At the March 21, 2023 dispositional hearing, the juvenile court committed C.C. to a secure youth treatment facility for a baseline term of two years with a maximum term of confinement of five years eight months (the original baseline term of three years was corrected to a two-year term). The court gave C.C. 419 days of precommitment custody credits applied to his maximum term of confinement. The court denied C.C.'s motion to apply his precommitment custody credits to the baseline term in accordance with In re Ernesto L. (2022) 81 Cal.App.5th 31 (Ernesto L.).
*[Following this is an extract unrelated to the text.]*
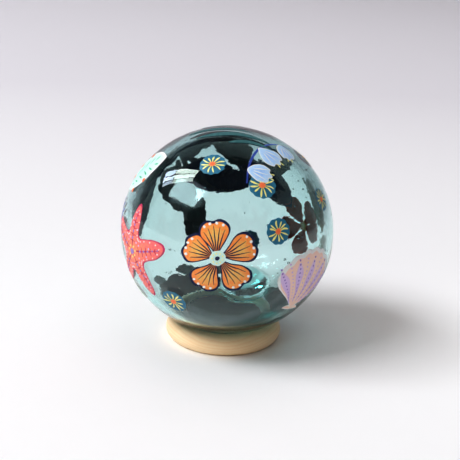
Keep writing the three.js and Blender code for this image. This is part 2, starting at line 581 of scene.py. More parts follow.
class Film:
    """Paint laid on the float as thin closed patches, gathered in one piece.

    Where it lies over other paint, under is how thick that is.
    """

    def __init__(self, under=0.0):
        self.under = under
        noise.seed_set(HAND_SEED)
        self.bm = bmesh.new()
        self.bm.verts.layers.float.new("tone")
        self.colours = []
        self.laid = 0

    def lay(self, drawing, spot, coat, colour, crown):
        """Closes a flat drawing into a film of one coat, lays it on the float and adds it."""
        look = settings("paint")
        self.laid += 1
        order = self.laid * LAYING_STEP
        low = order + (-look.sunk if coat == 0 else self.under + look.coat * (coat - COAT_REACH))
        high = order + self.under + look.coat * (coat + 1)
        raised = bmesh.ops.extrude_face_region(drawing, geom=list(drawing.faces))["geom"]
        tops = {element for element in raised if isinstance(element, bmesh.types.BMVert)}
        for vert in drawing.verts:
            lift = low + (high - low) * crown(vert.co.z) if vert in tops else low
            place = Vector((vert.co.x, vert.co.y, 0))
            hand = Vector((0, 0, 0))
            for waves, carry in (SWAY, SHAKE):
                hand += noise.noise_vector(place * waves) * carry
            direction = laid(place + hand, spot)
            vert.co = on_float(direction, lift - outer_sink(direction))
        bmesh.ops.recalc_face_normals(drawing, faces=drawing.faces)
        if colour not in self.colours:
            self.colours.append(colour)
        for face in drawing.faces:
            face.material_index = self.colours.index(colour)
        mesh = bpy.data.meshes.new("drawing")
        drawing.to_mesh(mesh)
        drawing.free()
        self.bm.from_mesh(mesh)
        bpy.data.meshes.remove(mesh)

    def patch(self, spot, outline, colour, coat=0, sides=48, rings=5):
        """A filled shape. The outline turns a point of the unit disc into a place on the drawing."""
        drawing = disc(sides, rings)
        for vert in drawing.verts:
            rim = vert.co.xy.length
            vert.co = (*outline(vert.co.x, vert.co.y), rim)
        self.lay(drawing, spot, coat, colour, lambda rim: 1 - 0.5 * rim**10)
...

C.C.'s sole contention on appeal is that the juvenile court erred in applying his precommitment custody credits to his maximum term of confinement instead of his two-year baseline term. The same arguments C.C. raises here were recently rejected in In re Jose R. (2024) 102 Cal.App.5th 839 (Jose R.). We agree with the analysis of Jose R.
In 2020 and 2021, the Legislature passed several pieces of legislation aimed at juvenile justice realignment that resulted in the transfer of responsibility for minors who have been adjudged wards of the court from the Division of Juvenile Justice (DJJ) to county governments that were required to establish secure youth treatment facilities. (Jose R., supra, 102 Cal.App.5th at p. 845; see also Welf. &Inst. Code, § 736.5, subd. (a).) One of the pieces of legislation, Senate Bill 92 (2021-2022 Reg. Sess.), added Welfare and Institutions Code section 875 which took effect on May 14, 2021. (See Stats. 2021, ch. 18, § 12.)
Like he did in the juvenile court, C.C. relies on Ernesto L. which concerned a pre-realignment commitment to the DJJ and calculation of the terms of confinement under Welfare and Institutions Code section 731. (Ernesto L., supra, 81 Cal.App.4th at p. 44.) C.C.'s disposition occurred post-realignment under newly enacted section 875. Like the minor in Jose R., C.C. nonetheless argues the reasoning of Ernesto L. is appropriately applied here.
But as Jose R. aptly noted, the statutes governing prerealignment commitments of wards to the DJJ "did not specify whether the minor's precommitment custody credits should be applied against the maximum custodial term under [Welfare and Institutions Code] section 731 or the maximum exposure term under section 726." (Jose R., supra, 102 Cal.App.5th at p. 846.) In contrast, section 875, subdivision (c)(1)(C), applicable to postrealignment commitments, "unambiguously states that '[p]recommitment credits for time served must be applied against the maximum term of confinement as set pursuant to this subdivision.'" (Jose R., at p. 848, italics added.) "Where statutory language 'is clear, courts must generally follow its plain meaning unless a literal interpretation would result in absurd consequences the Legislature did not intend.'" (Ibid.) The juvenile court here properly applied C.C.'s precommitment custody credits to the maximum term of confinement in accordance with the statutory language.
We also reject C.C.'s equal protection claim for the same reasons explained in Jose R. "[A]s the Supreme Court has explained, the Legislature is entitled to make changes to sentencing statutes that create disparities between how individuals are sentenced before and after the amendments without violating principles of equal protection." (Jose R., supra, 102 Cal.App.5th at p. 850, citing People v. Floyd (2003) 31 Cal.4th 179, 191.)
DISPOSITION
The juvenile court's dispositional order is affirmed.
WE CONCUR: STRATTON, P.J., VIRAMONTES, J.